Ни желание изобретателя создать нечто, рабски отражающее жизнь, ни солипсические фантазии Энрихта о превращениях не выдерживают удара. В резком контрасте с этими потенциальными творцами, однако, вырисовывается настоящий автор, создавший их обоих, и переработанный Набоковым вариант романа обнаруживает силу и присутствие автора. Эта переработка, которую Набоков завершил в поздний период своего творчества, отражает его длительный писательский опыт. Набоков наполняет английскую версию явными литературными аллюзиями (например, Драйер читает немецкий перевод романа Гоголя «Мертвые души»)[86] и скрытыми ссылками на самого себя: фотографа, снявшего на пленку изображение Драйера, зовут Вивиан Бэдлук,[87] в то время как некий Блавдак Виномори появляется (вместе с женой и сачком для бабочек) как постоялец отеля, где Марта планирует убийство Драйера. Если русская версия романа вводит в повествование представителя автора, то англоязычная версия подчеркивает выход самого автора на сцену, где решаются судьбы его главных героев. Ссылаясь на этот эпизод в своем предисловии к английскому изданию, Набоков замечает: «Мы с женою появляемся в двух последних главах только для инспекции».[88]
Даже близорукий Франц чувствует нечто странное в присутствии этой загадочной фигуры и кипит негодованием. В какой-то момент у него возникает впечатление, что этот мужчина и его собеседник говорят о нем: «Его приводило в замешательство и ярость то, что этот проклятый счастливый иностранец <…> знал абсолютно все о его затруднительном положении и, возможно, жалел, не без некоторой насмешки, честного молодого человека, который был совращен и присвоен женщиной старше его по возрасту».[89] Здесь мы встречаемся с одним из самых ранних примеров того, как персонаж Набокова испытывает на себе воздействие силы своего создателя, хотя Франц и не может уловить истинного значения ситуации. Стоит заметить, что когда Набоков переводил роман для публикации на английском языке, он добавил материал, указывающий на какое-то взаимное чувство со стороны создателя Франца.
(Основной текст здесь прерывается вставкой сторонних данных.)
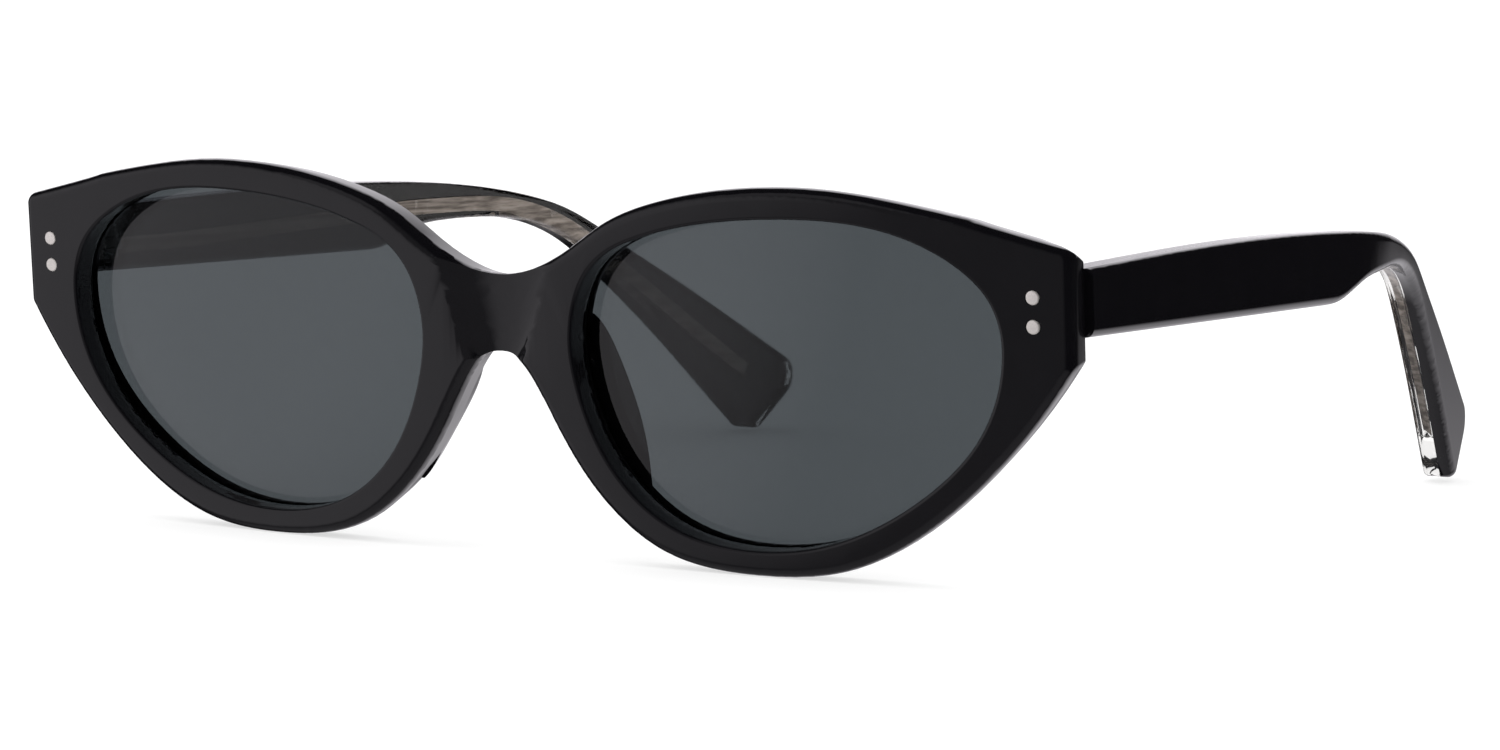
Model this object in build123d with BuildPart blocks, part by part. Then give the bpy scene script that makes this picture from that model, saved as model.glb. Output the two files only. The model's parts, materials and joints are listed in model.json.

Комментируя реакцию Франца на чету иностранцев, повествователь утверждает: «Франц позавидовал этой необычной паре, так позавидовал, что его подавленное состояние, к сожалению, стало еще горше».[90] Кажется, что выделенная фраза, отсутствующая в русском оригинале, указывает на сожаление повествователя о том, что его присутствие добавляет горечи Францу. Такой тон реплики «в сторону» может напомнить читателям замечания, сделанные повествователем в «Даре» о главном герое романа.
То, что персонажи, кажется, буквально разваливаются на куски, когда их создатель входит в их мир в конце романа, является показателем силы автора. Куклы изобретателя разваливаются или окончательно ломаются, Марта умирает, Драйер представляется Францу незнакомым человеком, но «сумасшедшим незнакомцем в измятой рубахе нараспашку»,[91] а у самого Франца чувство облегчения вызывает столь сильный истерический припадок, что соседка слышит «такой шум, будто несколько человек навеселе говорили все разом, и хохотали, и перебивали друг друга, и вновь хохотали в неистовстве молодого веселья».[92]
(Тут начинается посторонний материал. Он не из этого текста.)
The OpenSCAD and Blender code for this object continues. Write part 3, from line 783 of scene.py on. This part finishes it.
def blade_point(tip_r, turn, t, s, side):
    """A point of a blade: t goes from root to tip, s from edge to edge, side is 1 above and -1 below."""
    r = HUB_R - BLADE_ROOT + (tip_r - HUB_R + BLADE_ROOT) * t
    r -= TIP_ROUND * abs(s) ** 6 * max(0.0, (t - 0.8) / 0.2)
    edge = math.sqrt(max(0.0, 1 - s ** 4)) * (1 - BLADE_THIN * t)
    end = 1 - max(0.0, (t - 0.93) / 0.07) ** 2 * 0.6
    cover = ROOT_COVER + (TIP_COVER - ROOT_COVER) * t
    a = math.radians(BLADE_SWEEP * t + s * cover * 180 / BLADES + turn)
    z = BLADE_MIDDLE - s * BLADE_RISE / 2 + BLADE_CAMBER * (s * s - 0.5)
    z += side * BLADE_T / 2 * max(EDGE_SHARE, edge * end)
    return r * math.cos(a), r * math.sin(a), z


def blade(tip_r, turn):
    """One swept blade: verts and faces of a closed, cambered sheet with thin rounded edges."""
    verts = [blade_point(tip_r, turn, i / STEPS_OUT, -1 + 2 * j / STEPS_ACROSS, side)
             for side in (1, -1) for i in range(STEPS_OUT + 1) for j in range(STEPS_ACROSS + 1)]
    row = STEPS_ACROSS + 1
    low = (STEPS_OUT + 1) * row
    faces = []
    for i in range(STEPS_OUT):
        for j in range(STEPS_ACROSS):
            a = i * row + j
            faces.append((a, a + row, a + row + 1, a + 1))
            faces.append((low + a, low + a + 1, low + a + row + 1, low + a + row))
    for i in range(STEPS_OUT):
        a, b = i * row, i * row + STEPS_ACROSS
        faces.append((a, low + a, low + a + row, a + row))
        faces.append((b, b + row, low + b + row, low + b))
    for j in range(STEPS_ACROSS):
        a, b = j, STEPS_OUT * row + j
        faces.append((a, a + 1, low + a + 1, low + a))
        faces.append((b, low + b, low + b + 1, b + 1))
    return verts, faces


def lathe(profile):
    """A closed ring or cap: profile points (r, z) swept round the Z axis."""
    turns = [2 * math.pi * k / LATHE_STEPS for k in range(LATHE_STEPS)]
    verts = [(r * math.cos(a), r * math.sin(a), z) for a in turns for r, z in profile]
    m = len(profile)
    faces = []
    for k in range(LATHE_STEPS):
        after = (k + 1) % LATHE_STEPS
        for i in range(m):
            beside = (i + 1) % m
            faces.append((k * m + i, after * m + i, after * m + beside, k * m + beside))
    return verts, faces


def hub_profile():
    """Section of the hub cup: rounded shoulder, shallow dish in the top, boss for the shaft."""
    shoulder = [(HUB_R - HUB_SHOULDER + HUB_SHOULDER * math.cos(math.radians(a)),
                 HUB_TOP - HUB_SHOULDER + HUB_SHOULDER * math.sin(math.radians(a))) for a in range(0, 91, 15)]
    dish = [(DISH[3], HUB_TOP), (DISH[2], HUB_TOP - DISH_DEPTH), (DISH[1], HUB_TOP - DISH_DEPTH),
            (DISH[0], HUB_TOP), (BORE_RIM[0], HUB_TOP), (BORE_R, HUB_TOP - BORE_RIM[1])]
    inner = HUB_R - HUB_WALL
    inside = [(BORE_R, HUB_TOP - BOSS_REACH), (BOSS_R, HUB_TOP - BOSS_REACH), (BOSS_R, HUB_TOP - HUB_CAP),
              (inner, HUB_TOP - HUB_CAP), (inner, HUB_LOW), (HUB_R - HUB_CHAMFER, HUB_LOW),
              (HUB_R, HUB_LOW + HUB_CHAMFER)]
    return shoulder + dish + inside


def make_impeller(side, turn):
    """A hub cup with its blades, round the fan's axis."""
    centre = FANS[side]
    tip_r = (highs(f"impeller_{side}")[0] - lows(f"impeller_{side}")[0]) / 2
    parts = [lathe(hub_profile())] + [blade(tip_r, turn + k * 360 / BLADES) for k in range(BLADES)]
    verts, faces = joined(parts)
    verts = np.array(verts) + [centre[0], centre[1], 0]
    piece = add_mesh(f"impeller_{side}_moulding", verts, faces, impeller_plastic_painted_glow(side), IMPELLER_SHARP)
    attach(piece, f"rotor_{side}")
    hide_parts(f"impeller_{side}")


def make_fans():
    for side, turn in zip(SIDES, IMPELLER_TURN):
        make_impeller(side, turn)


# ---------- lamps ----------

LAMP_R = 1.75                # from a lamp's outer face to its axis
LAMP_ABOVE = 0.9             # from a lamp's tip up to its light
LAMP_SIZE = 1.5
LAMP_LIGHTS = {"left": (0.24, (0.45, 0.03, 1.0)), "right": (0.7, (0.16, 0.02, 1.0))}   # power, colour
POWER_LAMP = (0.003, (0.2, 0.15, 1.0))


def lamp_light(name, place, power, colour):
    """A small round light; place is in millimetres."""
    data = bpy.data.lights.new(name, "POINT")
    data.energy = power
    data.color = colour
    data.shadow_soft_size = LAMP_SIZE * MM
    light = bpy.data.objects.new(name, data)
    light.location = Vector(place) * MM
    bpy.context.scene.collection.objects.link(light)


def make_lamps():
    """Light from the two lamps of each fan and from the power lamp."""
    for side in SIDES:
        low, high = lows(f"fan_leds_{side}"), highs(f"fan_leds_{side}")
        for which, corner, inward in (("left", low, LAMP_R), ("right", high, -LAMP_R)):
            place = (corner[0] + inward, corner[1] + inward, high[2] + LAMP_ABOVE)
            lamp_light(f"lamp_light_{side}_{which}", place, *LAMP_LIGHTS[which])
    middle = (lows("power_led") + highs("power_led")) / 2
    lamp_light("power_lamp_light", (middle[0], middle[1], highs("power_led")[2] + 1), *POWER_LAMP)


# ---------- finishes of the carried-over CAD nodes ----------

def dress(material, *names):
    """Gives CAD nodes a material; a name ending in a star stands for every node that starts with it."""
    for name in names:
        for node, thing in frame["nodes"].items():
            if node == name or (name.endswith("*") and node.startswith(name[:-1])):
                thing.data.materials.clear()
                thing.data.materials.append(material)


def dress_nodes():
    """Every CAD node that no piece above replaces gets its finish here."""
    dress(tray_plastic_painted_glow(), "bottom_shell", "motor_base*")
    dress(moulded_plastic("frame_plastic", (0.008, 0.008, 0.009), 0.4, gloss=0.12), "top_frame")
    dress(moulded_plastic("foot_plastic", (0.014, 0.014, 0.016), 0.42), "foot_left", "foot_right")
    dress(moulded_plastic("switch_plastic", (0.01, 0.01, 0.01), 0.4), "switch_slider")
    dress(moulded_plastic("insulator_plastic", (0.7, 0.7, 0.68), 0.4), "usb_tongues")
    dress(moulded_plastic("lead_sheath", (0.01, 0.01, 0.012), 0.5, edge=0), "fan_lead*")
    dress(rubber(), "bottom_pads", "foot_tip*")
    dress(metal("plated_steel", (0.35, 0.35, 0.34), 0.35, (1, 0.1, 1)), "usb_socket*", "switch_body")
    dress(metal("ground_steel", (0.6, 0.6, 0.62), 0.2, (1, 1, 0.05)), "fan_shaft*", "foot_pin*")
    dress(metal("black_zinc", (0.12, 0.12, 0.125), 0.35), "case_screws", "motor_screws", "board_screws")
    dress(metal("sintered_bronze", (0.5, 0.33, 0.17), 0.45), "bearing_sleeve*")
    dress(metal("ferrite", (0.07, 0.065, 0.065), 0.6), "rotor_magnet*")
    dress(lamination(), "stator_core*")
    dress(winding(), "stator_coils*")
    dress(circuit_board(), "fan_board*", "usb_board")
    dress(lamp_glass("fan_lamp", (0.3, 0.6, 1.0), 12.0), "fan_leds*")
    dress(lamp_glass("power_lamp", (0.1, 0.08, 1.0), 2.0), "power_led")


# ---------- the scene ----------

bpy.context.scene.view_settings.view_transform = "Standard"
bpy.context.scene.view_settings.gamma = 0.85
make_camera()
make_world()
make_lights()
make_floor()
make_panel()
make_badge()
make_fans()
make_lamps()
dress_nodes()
В английской версии романа Набоков подготавливает появление авторского заместителя в конце произведения, вставляя серию упоминаний нового кинотеатра, строящегося около дома, где Франц снимает квартиру. Строительство продвигается в ногу с развитием сюжета. В конце романа кинотеатр готов к премьере фильма под названием «Король, дама, валет», снятого по известной пьесе Голдмара. Возможно, заявляя в предисловии к английскому переводу, что роман «сочинялся» в Берлине зимой 1927–1928 годов,[93] Набоков намекает на то, что строительство кинотеатра отражает развитие его литературного текста. Как заметили Грейсон и Проффер, внесенные Набоковым изменения не только уплотнили сюжет произведения, они значительно умножили богатство его литературных и металитературных связей.
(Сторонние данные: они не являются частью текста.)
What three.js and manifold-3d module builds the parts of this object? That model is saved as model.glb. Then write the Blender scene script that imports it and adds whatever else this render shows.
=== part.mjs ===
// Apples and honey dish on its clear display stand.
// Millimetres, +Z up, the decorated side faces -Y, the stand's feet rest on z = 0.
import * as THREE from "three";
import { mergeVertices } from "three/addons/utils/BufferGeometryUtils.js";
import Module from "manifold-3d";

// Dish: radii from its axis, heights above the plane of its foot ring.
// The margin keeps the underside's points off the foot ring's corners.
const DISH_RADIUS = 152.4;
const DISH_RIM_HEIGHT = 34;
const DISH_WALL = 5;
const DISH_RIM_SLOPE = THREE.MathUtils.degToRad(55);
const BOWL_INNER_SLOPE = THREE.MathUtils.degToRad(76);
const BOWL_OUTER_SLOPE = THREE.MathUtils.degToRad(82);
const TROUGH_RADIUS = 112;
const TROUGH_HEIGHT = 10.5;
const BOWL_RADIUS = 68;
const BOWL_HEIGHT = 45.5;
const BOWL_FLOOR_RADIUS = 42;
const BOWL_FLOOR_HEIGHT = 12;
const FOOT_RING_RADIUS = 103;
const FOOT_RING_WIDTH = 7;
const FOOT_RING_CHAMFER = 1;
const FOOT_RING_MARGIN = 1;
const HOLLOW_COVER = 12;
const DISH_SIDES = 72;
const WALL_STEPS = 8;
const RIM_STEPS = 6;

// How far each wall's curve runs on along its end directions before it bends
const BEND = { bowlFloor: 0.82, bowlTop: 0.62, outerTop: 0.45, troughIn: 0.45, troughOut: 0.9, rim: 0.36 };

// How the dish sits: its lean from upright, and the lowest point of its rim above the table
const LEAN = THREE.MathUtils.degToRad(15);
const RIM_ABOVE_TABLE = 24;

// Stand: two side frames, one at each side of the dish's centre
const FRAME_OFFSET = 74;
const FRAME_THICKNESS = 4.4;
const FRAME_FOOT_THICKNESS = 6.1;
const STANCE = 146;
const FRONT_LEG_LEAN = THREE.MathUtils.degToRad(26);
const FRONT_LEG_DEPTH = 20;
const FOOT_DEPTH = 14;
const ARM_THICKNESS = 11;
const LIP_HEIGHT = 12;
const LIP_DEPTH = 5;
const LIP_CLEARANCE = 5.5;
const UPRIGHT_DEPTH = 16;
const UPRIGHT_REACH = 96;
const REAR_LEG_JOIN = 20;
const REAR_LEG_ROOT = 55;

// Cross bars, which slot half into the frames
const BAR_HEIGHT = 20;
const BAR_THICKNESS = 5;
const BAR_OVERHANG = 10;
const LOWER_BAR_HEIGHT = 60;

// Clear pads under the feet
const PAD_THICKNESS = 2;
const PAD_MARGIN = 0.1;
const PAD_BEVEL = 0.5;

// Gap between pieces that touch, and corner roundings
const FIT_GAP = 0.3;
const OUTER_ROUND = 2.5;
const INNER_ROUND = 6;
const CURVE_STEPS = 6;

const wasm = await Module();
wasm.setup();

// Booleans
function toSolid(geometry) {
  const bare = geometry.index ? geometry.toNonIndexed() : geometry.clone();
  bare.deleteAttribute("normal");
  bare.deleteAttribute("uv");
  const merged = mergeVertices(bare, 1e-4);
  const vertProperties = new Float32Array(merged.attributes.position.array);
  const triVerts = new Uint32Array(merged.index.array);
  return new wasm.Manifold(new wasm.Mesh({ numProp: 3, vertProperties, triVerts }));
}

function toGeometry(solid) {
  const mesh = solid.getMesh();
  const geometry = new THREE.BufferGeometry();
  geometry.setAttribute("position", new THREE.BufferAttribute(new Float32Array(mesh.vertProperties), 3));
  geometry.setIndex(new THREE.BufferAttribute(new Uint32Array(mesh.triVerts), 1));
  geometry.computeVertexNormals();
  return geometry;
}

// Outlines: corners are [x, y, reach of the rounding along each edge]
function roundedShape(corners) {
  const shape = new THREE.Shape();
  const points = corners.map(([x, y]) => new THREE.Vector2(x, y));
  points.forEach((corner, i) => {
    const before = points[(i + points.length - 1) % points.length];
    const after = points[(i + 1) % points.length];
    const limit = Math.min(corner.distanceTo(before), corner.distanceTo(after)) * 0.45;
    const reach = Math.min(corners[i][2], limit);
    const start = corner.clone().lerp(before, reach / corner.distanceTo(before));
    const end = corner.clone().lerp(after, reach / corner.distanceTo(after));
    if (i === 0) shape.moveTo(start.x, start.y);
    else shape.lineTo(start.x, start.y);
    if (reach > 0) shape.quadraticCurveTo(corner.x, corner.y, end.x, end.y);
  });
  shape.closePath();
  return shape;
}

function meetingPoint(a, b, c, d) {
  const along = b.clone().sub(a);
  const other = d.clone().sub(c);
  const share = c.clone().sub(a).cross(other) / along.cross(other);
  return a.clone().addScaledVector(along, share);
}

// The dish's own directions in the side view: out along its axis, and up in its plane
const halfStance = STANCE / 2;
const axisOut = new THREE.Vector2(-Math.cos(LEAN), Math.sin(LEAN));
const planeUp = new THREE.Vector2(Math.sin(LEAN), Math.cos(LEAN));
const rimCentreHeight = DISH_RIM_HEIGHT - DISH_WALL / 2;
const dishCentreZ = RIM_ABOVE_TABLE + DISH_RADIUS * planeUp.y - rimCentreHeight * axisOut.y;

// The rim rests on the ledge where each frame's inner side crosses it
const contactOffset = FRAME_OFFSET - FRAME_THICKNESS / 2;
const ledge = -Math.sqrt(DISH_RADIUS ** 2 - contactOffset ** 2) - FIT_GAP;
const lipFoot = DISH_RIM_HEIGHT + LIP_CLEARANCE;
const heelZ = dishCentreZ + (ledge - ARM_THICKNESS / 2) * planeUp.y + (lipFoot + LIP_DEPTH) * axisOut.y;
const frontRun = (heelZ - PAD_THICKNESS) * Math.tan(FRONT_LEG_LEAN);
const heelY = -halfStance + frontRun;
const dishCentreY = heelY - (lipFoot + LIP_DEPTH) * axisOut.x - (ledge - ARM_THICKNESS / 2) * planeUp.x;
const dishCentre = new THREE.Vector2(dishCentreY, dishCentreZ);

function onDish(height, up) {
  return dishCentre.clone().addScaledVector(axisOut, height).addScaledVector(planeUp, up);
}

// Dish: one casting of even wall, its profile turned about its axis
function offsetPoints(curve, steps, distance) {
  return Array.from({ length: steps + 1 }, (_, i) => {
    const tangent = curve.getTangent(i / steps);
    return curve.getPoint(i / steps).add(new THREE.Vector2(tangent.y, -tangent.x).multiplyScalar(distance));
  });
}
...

Изменения, внесенные в киноверсию романа 1974 года, скорее работают в обратном направлении. Фильм снят под руководством известного польского режиссера Ежи Сколимовски, в главных ролях Дэвид Нивен, Джина Лоллобриджида и Джон Моулдер-Браун. Интернациональный состав исполнителей стал причиной того, что в фильме были изменены время действия и национальность главных действующих лиц: Курт Драйер (Нивен) и его племянник Фрэнк (Моулдер-Браун) — англичане, а Марта — итальянка, которую Драйер встретил после Второй мировой войны. В общем следуя сюжетной линии романа Набокова, сценарий Дэвида Зельцера и Дэвида Шоу сжимает сюжет и сближает персонажей; изобретатель живет рядом с Фрэнком Драйером в квартире Энрихта. Это позволяет внести критические исправления в роман Набокова. После того как Марта умерла и Фрэнк вот-вот должен был получить материальные выгоды от своего горюющего дяди, изобретатель выступает вперед как невольное оружие разоблачения и возмездия. Финальная сцена фильма изображает изобретателя, приносящего в дом Драйера новый автоманекен — изображение любовницы Фрэнка, которой была сама Марта. В фильме есть свои забавные моменты, но в его фарсовых сценах нередко пропадает холодное остроумие и скрытая ирония Набокова. Хотя «Король, дама, валет» и не является одним из лучших романов Набокова, кинематографическая версия не охватывает всех его возможностей и лишена широты, отличающей взгляд писателя. В фильме исчезли те уникальные черты, которые, развившись, стали признаками зрелого творчества Набокова.